The sandbox uses subprocess.run with shell=False by default and capture_output=True. The wall-clock timeout uses the timeout argument; on TimeoutExpired, the sandbox kills the process group and synthesizes a SandboxResult.

Why this is not a real sandbox

The lesson sandbox does not use namespaces, cgroups, seccomp, gVisor, Firecracker, or any kernel-level isolation. Anything the subprocess can do, the sandbox can do. The protection is structural: the agent is denied the most common dangerous invocations, and the loud refusal goes into observability instead of silently running.

For production agents you layer on top: run inside an unprivileged Docker container, run inside a microVM, drop capabilities, mount the project root read-only and a scratch dir read-write, set ulimit on memory and CPU, scrub the environment to a known-safe whitelist. Lesson 29 does some of this. Operating-system isolation is out of scope for this lesson.

Running it

bash
cd phases/19-capstone-projects/26-sandbox-runner-denylist
python3 code/main.py
python3 -m pytest code/tests/ -v

The demo creates a temp directory, drops a clean file into it, then runs a battery of calls. Legal calls succeed. Denied calls return SandboxResult with denied=True and a reason. Timeouts return timed_out=True. Truncation sets truncated=True. The demo prints a JSON table of outcomes and exits zero.

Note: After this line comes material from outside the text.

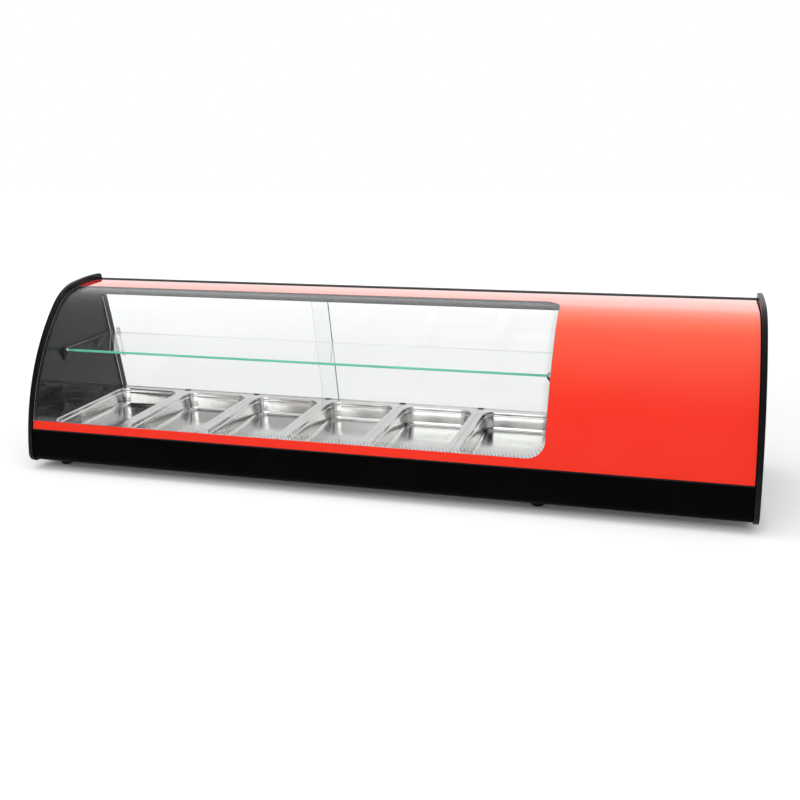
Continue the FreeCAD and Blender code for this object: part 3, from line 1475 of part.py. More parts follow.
def end_screws(side, head_start, shank_start):
    """Four round-headed screws through one end panel into the structure behind it."""
    screws = []
    for spot, (y, z) in enumerate(screw_places):
        head = cylinder(f"{side}_screw_head_{spot}", "X", head_start, y, z, screw_radius, screw_head)
        shank = cylinder(f"{side}_screw_shank_{spot}", "X", shank_start, y, z, screw_shank,
                         screw_reach)
        screws.append(fuse(f"{side}_screw_{spot}", head, shank))
    return screws


keep(group("screws", *end_screws("left", -half_length - screw_head, -half_length),
           *end_screws("right", half_length, half_length - screw_reach)), "end_panel_screws")

# ---------------------------------------------------------------- check and write

doc.recompute()
for item in doc.Objects:
    if "Invalid" in item.State or "Error" in item.State:
        raise RuntimeError(f"{item.Name} failed: {item.State}")
os.makedirs("parts", exist_ok=True)
for item in parts:
    if item.Shape.isNull() or not item.Shape.isValid():
        raise RuntimeError(f"{item.Label} has no valid shape")
    item.Shape.exportStep(f"parts/{item.Label}.step")
print(len(parts), "sub-parts written")
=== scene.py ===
"""Finishes and fine surfaces of the counter-top refrigerated deli case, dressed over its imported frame."""
import functools
import logging
import math
from collections.abc import Sequence
from dataclasses import dataclass, field
from enum import Enum

import bmesh
import bpy
import numpy as np
from mathutils import Matrix, Vector


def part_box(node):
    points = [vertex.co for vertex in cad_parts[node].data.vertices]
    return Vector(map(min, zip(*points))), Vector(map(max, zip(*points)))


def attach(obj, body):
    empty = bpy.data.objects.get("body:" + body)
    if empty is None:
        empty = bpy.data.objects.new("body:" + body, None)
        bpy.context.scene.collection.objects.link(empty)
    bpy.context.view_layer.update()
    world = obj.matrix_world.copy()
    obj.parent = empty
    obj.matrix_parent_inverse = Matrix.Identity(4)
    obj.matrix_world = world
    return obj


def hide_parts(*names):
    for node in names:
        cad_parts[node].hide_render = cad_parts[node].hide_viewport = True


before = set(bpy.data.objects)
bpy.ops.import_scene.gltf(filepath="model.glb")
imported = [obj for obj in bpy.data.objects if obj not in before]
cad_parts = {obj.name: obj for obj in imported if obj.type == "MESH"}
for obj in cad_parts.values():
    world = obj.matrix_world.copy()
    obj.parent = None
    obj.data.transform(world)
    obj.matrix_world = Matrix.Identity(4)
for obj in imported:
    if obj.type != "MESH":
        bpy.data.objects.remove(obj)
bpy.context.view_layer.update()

log = logging.getLogger("deli_case")
Array = np.ndarray

# Parts of a turn, and the angle by which the rear doors lean forwards, in radians.
QUARTER = math.pi / 2
HALF = math.pi
THREE_QUARTERS = 1.5 * math.pi
FULL = 2 * math.pi
DOOR_LEAN = math.radians(15)


# ---------------------------------------------------------------- outlines and surfaces


@dataclass(frozen=True)
class Plane:
    """A flat frame in space: two axes along it and one out of it."""

    origin: tuple[float, float, float] = (0.0, 0.0, 0.0)
    across: tuple[float, float, float] = (1.0, 0.0, 0.0)
    along: tuple[float, float, float] = (0.0, 1.0, 0.0)
    out: tuple[float, float, float] = (0.0, 0.0, 1.0)

    def place(self, flat: Array, height: Array | float) -> Array:
        """Put flat points in space: origin + u across + v along + height out.

        Args:
            flat: points on the plane, shaped (..., 2).
            height: distance out of the plane, one number or shaped like flat without its last axis.

        Returns:
            Points in space, shaped (..., 3).
        """
        axes = np.array((self.across, self.along, self.out))
        stacked = np.concatenate((flat, np.broadcast_to(height, flat.shape[:-1])[..., None]), axis=-1)
        return stacked @ axes + np.array(self.origin)


LEVEL = Plane()
SIDEWAYS = Plane(across=(0.0, 1.0, 0.0), along=(0.0, 0.0, 1.0), out=(1.0, 0.0, 0.0))


@dataclass(frozen=True)
class Turn:
    """One arc of an outline, seen from its centre. A hollow one has its material outside the arc."""

    centre: tuple[float, float]
    radius: float
    begin: float
    end: float
    steps: int = 6
    hollow: bool = False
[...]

How this composes with the rest of Track A

Lesson 25 produced the gate chain. Lesson 26 is the executor that runs after a gate ALLOW. Lesson 27's eval harness compares the sandbox results against the expected exit-code per task. Lesson 28 emits a gen_ai.tool.execution span around each Sandbox.run invocation. Lesson 29's end-to-end demo wires a real coding agent through both layers.